# Dataset items:
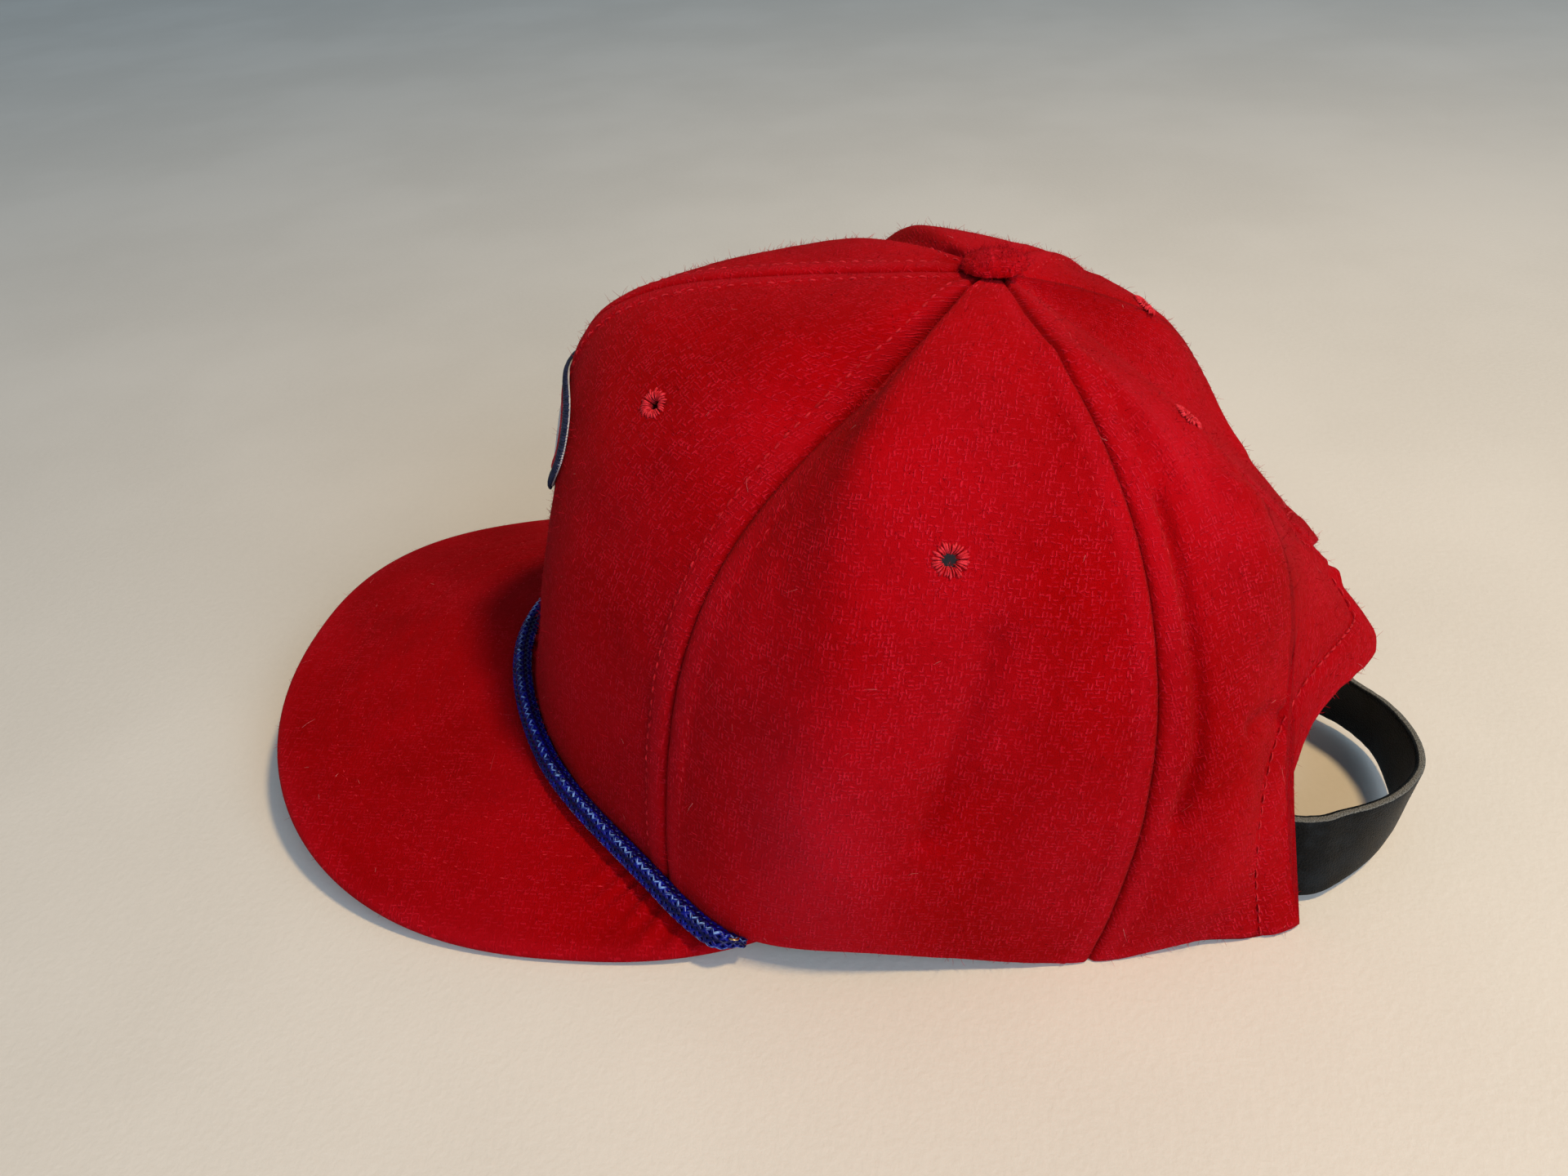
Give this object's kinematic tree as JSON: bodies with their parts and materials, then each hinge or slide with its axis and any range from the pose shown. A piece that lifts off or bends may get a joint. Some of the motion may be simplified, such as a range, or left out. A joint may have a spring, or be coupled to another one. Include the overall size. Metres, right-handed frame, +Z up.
{
  "type": "snapback cap with a leather back strap",
  "caption": "Soft wool cap with panelled crown, curved brim, braided cord on the brim joint and a leather strap across the back opening.",
  "frame": {"origin": "middle of the footprint of the whole cap, on the surface it stands on", "axes": "+Z up, the brim points along -Y, +X is the wearer's left"},
  "size_m": [0.1794, 0.2795, 0.1244],
  "materials": {
    "wool": "napped red wool, slightly fuzzy",
    "brim_wool": "napped red wool over a stiff board, rows of stitches",
    "braid": "royal blue braid with pale flecks",
    "button_wool": "red wool drawn over a button",
    "embroidery": "pale embroidery with a navy edge",
    "leather": "black leather, worn grey at the cut edge",
    "brass": "plain worn brass"
  },
  "bodies": {
    "root": {"front_panel_left": "wool", "front_panel_right": "wool", "side_panel_left": "wool", "side_panel_right": "wool", "back_panel_left": "wool", "back_panel_right": "wool", "brim": "brim_wool", "brim_cord": "braid", "top_button": "button_wool", "front_patch": "embroidery", "back_strap": "leather", "strap_slide": "brass"}
  },
  "joints": []
}
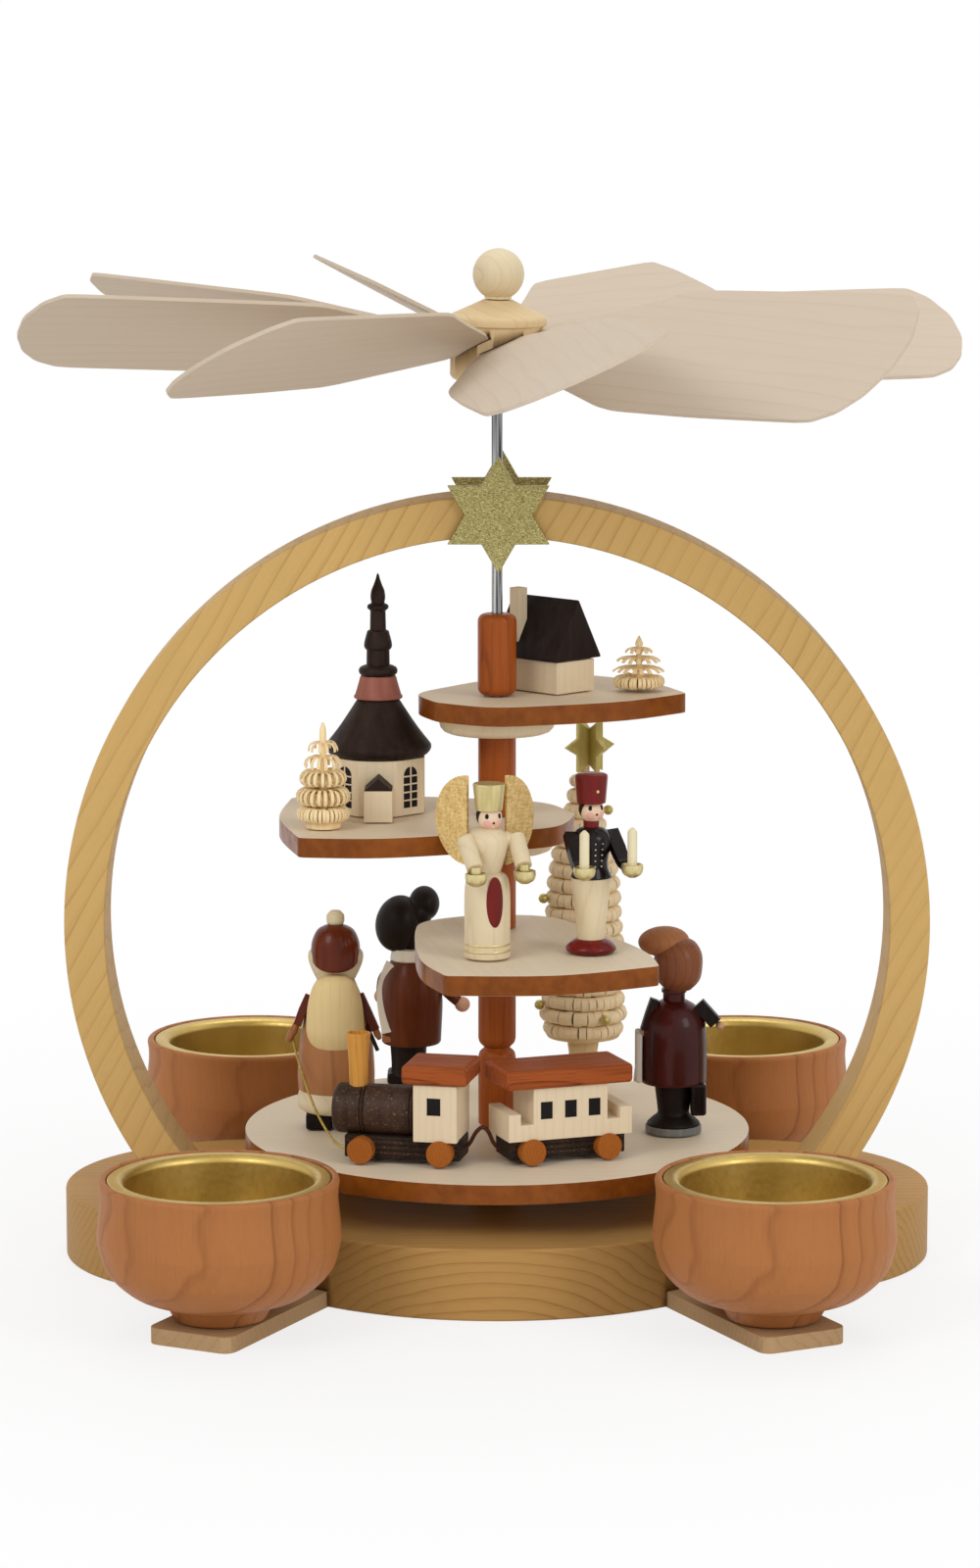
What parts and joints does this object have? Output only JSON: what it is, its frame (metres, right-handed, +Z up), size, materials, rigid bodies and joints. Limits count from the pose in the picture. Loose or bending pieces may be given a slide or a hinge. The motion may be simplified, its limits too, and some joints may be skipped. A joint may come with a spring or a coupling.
{
  "type": "candle carousel",
  "caption": "Wooden table candle carousel: arch on a lobed base, tea light cups, bladed wheel and turning tiers with small figures.",
  "frame": {"origin": "on the shaft's axis, at the underside of the base board", "axes": "+Z up along the shaft, +X to the viewer's right across the arch, -Y towards the viewer"},
  "size_m": [0.2069, 0.2073, 0.2249],
  "materials": {
    "ash": "oiled ash, satin",
    "beech": "raw beech",
    "cherry": "turned cherry, satin lacquer",
    "maple": "natural, satin",
    "birch": "natural, matt",
    "veneer": "thin raw veneer",
    "tier": "natural face with a brown lacquered edge",
    "padauk": "red-brown, glossy lacquer",
    "wenge": "dark brown stain",
    "brass": "pressed, satin",
    "gold": "gold paint",
    "steel": "bright steel",
    "twine": "brown twine"
  },
  "bodies": {
    "stand": {"base_board": "ash", "arch": "ash", "arch_screw_left": "steel", "arch_screw_right": "steel", "star_front": "gold", "star_back": "gold", "bearing_pan": "brass", "arch_bush": "brass", "arm_front_left": "beech", "arm_back_left": "beech", "arm_front_right": "beech", "arm_back_right": "beech", "cup_front_left": "cherry", "cup_back_left": "cherry", "cup_front_right": "cherry", "cup_back_right": "cherry"},
    "carousel": {"shaft": "steel", "platform": "tier", "column_lower": "padauk", "column_middle": "padauk", "column_upper": "padauk", "handle": "padauk", "third_shelf": "tier", "second_shelf": "tier", "top_shelf": "tier", "second_washer": "maple", "top_washer": "maple", "church_walls": "birch", "church_roof": "wenge", "church_spire": "wenge", "house_walls": "birch", "house_roof": "wenge", "pine_tree": "birch", "church_tree": "birch", "house_tree": "birch", "angel": "maple", "miner": "wenge", "gnome": "cherry", "hat_man": "wenge", "coat_man": "padauk", "engine": "wenge", "engine_roof": "padauk", "wagon": "wenge", "wagon_roof": "padauk", "leash": "gold", "coupling_string": "twine"},
    "wheel": {"hub": "maple", "knob": "maple", "blade_1": "veneer", "blade_2": "veneer", "blade_3": "veneer", "blade_4": "veneer", "blade_5": "veneer", "blade_6": "veneer", "blade_7": "veneer", "blade_8": "veneer"},
    "pan_front_left": {"insert_front_left": "brass"},
    "pan_back_left": {"insert_back_left": "brass"},
    "pan_front_right": {"insert_front_right": "brass"},
    "pan_back_right": {"insert_back_right": "brass"}
  },
  "joints": [
    {"name": "carousel_turn", "type": "hinge", "parent": "stand", "child": "carousel", "pos_m": [0, 0, 0.016], "axis": [0, 0, 1], "continuous": true},
    {"name": "wheel_lift", "type": "slide", "parent": "carousel", "child": "wheel", "axis": [0, 0, 1], "range_m": [0, 0.03]},
    {"name": "pan_front_left_lift", "type": "slide", "parent": "stand", "child": "pan_front_left", "axis": [0, 0, 1], "range_m": [0, 0.04]},
    {"name": "pan_back_left_lift", "type": "slide", "parent": "stand", "child": "pan_back_left", "axis": [0, 0, 1], "range_m": [0, 0.04]},
    {"name": "pan_front_right_lift", "type": "slide", "parent": "stand", "child": "pan_front_right", "axis": [0, 0, 1], "range_m": [0, 0.04]},
    {"name": "pan_back_right_lift", "type": "slide", "parent": "stand", "child": "pan_back_right", "axis": [0, 0, 1], "range_m": [0, 0.04]}
  ]
}
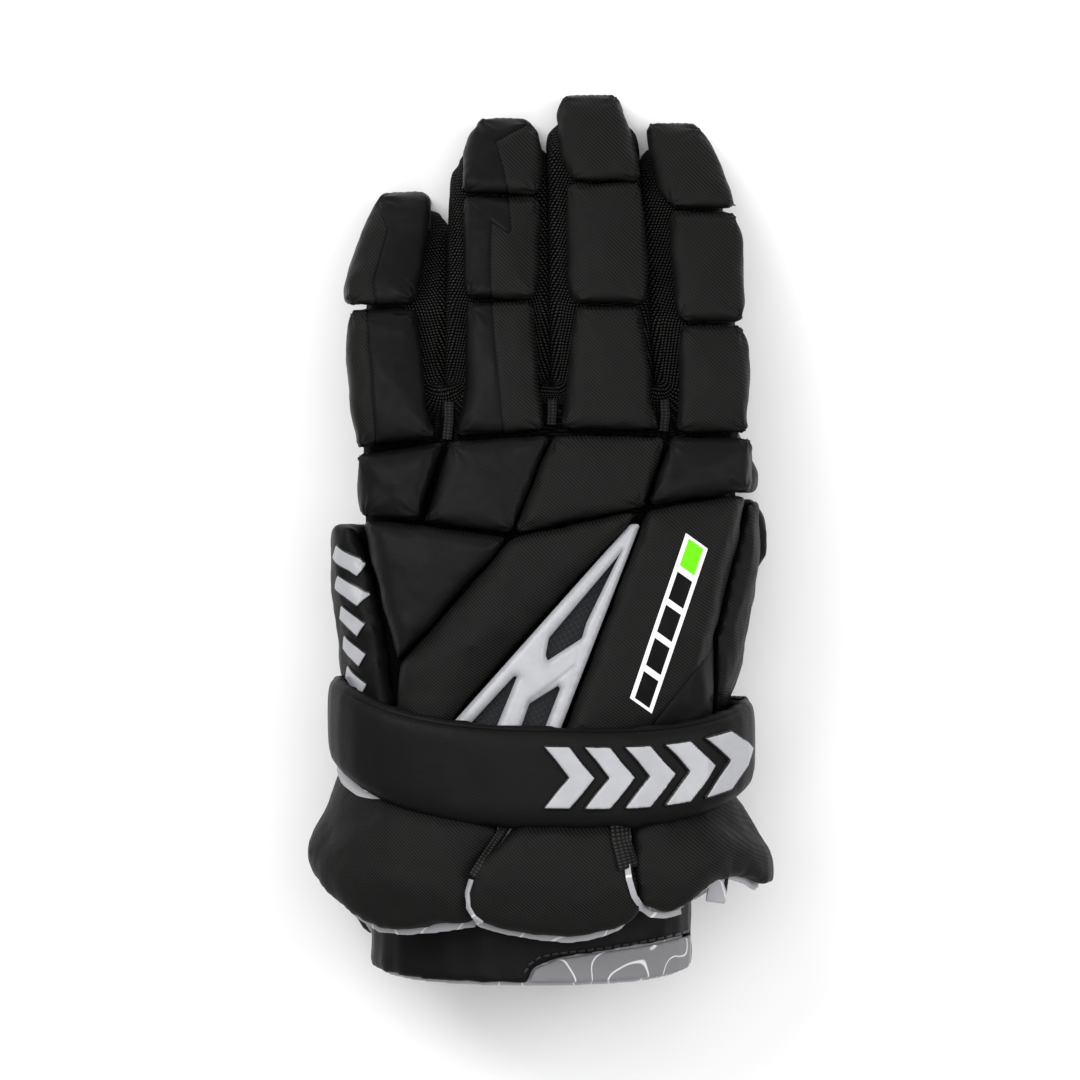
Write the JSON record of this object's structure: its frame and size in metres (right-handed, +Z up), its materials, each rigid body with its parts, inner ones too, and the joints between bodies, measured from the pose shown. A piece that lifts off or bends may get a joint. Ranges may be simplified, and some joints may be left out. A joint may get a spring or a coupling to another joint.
{
  "type": "lacrosse glove",
  "caption": "Padded lacrosse glove for a left hand, lying palm down, with segmented finger and back pads, a wrist strap and a flared cuff.",
  "frame": {"origin": "middle of the glove's length and width, on the floor that it lies on", "axes": "+X across the hand towards the thumb side, +Y towards the finger tips, +Z up out of the back of the hand"},
  "size_m": [0.1738, 0.3307, 0.1126],
  "materials": {
    "leather": "matte black synthetic leather",
    "knit_mesh": "black ribbed knit mesh",
    "smooth_cloth": "smooth black coated cloth, satin",
    "twill": "black cloth with a fine diagonal rib",
    "silver_moulding": "silver-grey moulding, satin",
    "grey_lining": "grey printed lining cloth"
  },
  "bodies": {
    "root": {"palm_leather": "leather", "thumb_leather": "leather", "back_liner": "knit_mesh", "outer_side_wall": "knit_mesh", "little_ring_gusset": "knit_mesh", "ring_middle_gusset": "knit_mesh", "middle_index_gusset": "knit_mesh", "inner_side_wall": "knit_mesh", "thumb_back": "knit_mesh", "vent_bed": "knit_mesh", "thumb_base_pad": "smooth_cloth", "thumb_tip_pad": "smooth_cloth", "little_base_pad": "smooth_cloth", "little_tip_pad": "smooth_cloth", "ring_base_pad": "smooth_cloth", "ring_middle_pad": "smooth_cloth", "ring_tip_pad": "smooth_cloth", "index_back_pad": "smooth_cloth", "outer_side_pad": "smooth_cloth", "triangle_back_pad": "smooth_cloth", "little_knuckle_pad": "smooth_cloth", "ring_knuckle_pad": "smooth_cloth", "wrist_strap": "smooth_cloth", "wrist_sleeve": "smooth_cloth", "middle_base_pad": "twill", "middle_middle_pad": "twill", "middle_tip_pad": "twill", "index_base_pad": "twill", "index_middle_pad": "twill", "index_tip_pad": "twill", "middle_knuckle_pad": "twill", "index_knuckle_pad": "twill", "diagonal_back_pad": "twill", "inner_side_pad": "twill", "little_side_lobe": "twill", "back_lobe": "twill", "thumb_side_lobe": "twill", "palm_thumb_lobe": "twill", "palm_little_lobe": "twill", "vent_frame": "silver_moulding", "strap_chevron_1": "silver_moulding", "strap_chevron_2": "silver_moulding", "strap_chevron_3": "silver_moulding", "strap_chevron_4": "silver_moulding", "strap_chevron_5": "silver_moulding", "little_side_lobe_lining": "grey_lining", "back_lobe_lining": "grey_lining", "thumb_side_lobe_lining": "grey_lining", "palm_thumb_lobe_lining": "grey_lining", "palm_little_lobe_lining": "grey_lining", "sleeve_patch": "grey_lining", "sleeve_lining": "grey_lining"}
  },
  "joints": []
}
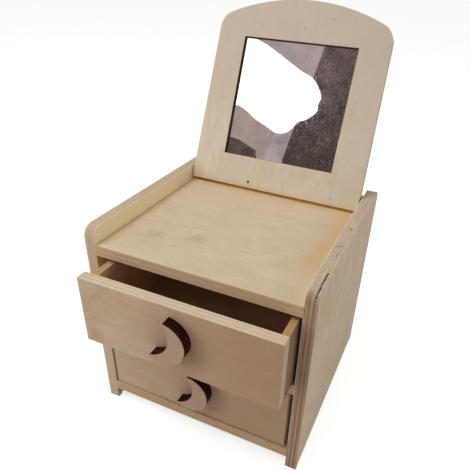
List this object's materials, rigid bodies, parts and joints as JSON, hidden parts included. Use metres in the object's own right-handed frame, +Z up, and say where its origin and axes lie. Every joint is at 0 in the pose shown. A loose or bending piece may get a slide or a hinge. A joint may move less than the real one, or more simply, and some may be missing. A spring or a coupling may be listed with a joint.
{
  "type": "vanity box",
  "caption": "Small plywood vanity box with drawers, crescent pulls, a railed top and a fold-down mirror in an arched frame.",
  "frame": {"origin": "on the surface the box stands on, midway between the side panels and at the middle, front to rear, of the space the open box takes up", "axes": "+Z up, +X to the right seen from the front, +Y from the drawer fronts to the back panel"},
  "size_m": [0.17, 0.2313, 0.2979],
  "materials": {
    "carcass_ply": "bare pale plywood, lightly sanded, with layered edges",
    "drawer_ply": "bare pale plywood, lightly sanded, with layered edges",
    "frame_ply": "bare pale plywood, cut edges of the opening scorched",
    "pull_ply": "bare pale plywood with scorched, near-black cut edges",
    "mirror": "silvered glass",
    "steel": "dull steel wire"
  },
  "bodies": {
    "cabinet": {"side_panel_left": "carcass_ply", "side_panel_right": "carcass_ply", "top_shelf": "carcass_ply", "middle_shelf": "carcass_ply", "bottom_panel": "carcass_ply", "back_panel": "carcass_ply"},
    "mirror": {"mirror_face_board": "frame_ply", "mirror_rear_board": "frame_ply", "mirror_glass": "mirror", "mirror_brads": "steel", "mirror_pin_left": "steel", "mirror_pin_right": "steel"},
    "upper_drawer": {"upper_drawer_front": "drawer_ply", "upper_drawer_side_left": "drawer_ply", "upper_drawer_side_right": "drawer_ply", "upper_drawer_back": "drawer_ply", "upper_drawer_bottom": "drawer_ply", "upper_drawer_pull": "pull_ply"},
    "lower_drawer": {"lower_drawer_front": "drawer_ply", "lower_drawer_side_left": "drawer_ply", "lower_drawer_side_right": "drawer_ply", "lower_drawer_back": "drawer_ply", "lower_drawer_bottom": "drawer_ply", "lower_drawer_pull": "pull_ply"}
  },
  "joints": [
    {"name": "upper_drawer_slide", "type": "slide", "parent": "cabinet", "child": "upper_drawer", "axis": [0, -1, 0], "range_m": [-0.0253, 0.0847]},
    {"name": "lower_drawer_slide", "type": "slide", "parent": "cabinet", "child": "lower_drawer", "axis": [0, -1, 0], "range_m": [0, 0.11]},
    {"name": "mirror_fold", "type": "hinge", "parent": "cabinet", "child": "mirror", "pos_m": [0, 0.05455, 0.15838], "axis": [1, 0, 0], "range_deg": [0, 112.5]}
  ]
}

# What the task requires:
Collect each line above holding the string "origin".

# Task output:
  "frame": {"origin": "middle of the footprint of the whole cap, on the surface it stands on", "axes": "+Z up, the brim points along -Y, +X is the wearer's left"},
  "frame": {"origin": "on the shaft's axis, at the underside of the base board", "axes": "+Z up along the shaft, +X to the viewer's right across the arch, -Y towards the viewer"},
  "frame": {"origin": "middle of the glove's length and width, on the floor that it lies on", "axes": "+X across the hand towards the thumb side, +Y towards the finger tips, +Z up out of the back of the hand"},
List this object's materials, rigid bodies, parts and joints as JSON, hidden parts included. Use metres in the object's own right-handed frame, +Z up, and say where its origin and axes lie. Every joint is at 0 in the pose shown. A loose or bending piece may get a slide or a hinge. A joint may move less than the real one, or more simply, and some may be missing. A spring or a coupling may be listed with a joint.
  "frame": {"origin": "on the surface the box stands on, midway between the side panels and at the middle, front to rear, of the space the open box takes up", "axes": "+Z up, +X to the right seen from the front, +Y from the drawer fronts to the back panel"},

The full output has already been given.